Thoughts from the intersection of code, craft, people, and progress.

It’s not just the stats—it’s the fit and future potential.

Selection meetings force people to balance current form, potential and the needs of the wider side. Hiring should do the same, rather than reducing a person's future contribution to how confidently they answer familiar questions in an unfamiliar room.

Cricket leaves plenty of time to think between moments of action, which makes its lessons difficult to avoid. Partnerships, patience and choosing the right ball all have obvious equivalents in team work.

This matters because small choices repeat. What feels harmless once can quietly become the normal way of working.

The useful bit is the rhythm

Sport is useful here because it makes the invisible parts of progress visible. Form changes, confidence moves around, and the result rarely tells the whole story.

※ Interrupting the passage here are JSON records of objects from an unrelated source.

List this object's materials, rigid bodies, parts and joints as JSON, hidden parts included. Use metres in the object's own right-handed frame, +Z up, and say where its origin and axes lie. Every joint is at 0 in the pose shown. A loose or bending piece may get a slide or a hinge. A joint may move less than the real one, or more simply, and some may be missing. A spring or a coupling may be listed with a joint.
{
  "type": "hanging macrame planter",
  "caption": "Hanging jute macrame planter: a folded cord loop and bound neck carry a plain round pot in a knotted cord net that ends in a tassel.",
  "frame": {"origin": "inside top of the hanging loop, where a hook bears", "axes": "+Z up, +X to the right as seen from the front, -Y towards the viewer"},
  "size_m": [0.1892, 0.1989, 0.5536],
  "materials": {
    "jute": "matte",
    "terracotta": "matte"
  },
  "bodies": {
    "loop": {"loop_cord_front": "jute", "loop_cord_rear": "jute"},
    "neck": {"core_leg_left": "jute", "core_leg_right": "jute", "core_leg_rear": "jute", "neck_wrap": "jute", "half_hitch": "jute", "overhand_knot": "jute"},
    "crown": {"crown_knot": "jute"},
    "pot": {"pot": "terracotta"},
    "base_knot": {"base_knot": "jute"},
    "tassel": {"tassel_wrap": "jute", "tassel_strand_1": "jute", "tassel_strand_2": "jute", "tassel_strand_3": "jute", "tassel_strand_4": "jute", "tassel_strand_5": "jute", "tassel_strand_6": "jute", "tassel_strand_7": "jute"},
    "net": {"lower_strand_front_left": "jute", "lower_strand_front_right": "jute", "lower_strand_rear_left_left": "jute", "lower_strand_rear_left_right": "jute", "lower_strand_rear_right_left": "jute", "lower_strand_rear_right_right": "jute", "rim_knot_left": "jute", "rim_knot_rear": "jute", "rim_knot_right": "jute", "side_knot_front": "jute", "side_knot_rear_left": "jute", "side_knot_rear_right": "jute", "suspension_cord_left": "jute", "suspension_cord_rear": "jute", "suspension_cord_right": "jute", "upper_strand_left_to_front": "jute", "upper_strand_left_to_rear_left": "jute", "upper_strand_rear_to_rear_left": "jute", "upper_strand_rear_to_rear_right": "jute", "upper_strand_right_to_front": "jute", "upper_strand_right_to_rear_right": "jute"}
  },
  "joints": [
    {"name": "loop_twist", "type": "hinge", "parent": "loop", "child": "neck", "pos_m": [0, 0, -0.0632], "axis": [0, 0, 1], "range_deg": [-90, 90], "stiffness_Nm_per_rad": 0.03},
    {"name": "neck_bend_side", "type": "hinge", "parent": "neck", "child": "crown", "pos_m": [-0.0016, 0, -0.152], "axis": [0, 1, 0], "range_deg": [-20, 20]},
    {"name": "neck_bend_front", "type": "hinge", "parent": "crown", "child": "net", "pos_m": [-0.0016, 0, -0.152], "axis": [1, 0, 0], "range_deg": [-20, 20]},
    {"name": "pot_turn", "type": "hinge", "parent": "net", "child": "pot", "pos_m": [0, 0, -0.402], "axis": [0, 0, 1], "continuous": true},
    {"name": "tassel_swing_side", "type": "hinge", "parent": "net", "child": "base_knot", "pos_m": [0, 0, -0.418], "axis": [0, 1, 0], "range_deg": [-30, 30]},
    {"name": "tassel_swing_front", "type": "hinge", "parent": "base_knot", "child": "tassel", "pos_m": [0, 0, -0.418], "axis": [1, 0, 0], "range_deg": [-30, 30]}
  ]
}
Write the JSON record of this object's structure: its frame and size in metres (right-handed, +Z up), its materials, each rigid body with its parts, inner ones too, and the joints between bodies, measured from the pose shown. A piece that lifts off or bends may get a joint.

I try to notice the conditions before judging the outcome. Was the task genuinely difficult? Did the team have enough preparation? Was the decision sensible even though it did not work this time? That is a fairer review than treating every miss as a character flaw.

A poor result can contain a good decision, and a good result can hide a poor one.

The point is not to turn software into a sporting metaphor at every opportunity. It is to remember that steady practice, honest feedback and good partnerships usually beat a dramatic intervention.

That is not a dramatic conclusion, but useful work is often built from undramatic conclusions applied consistently.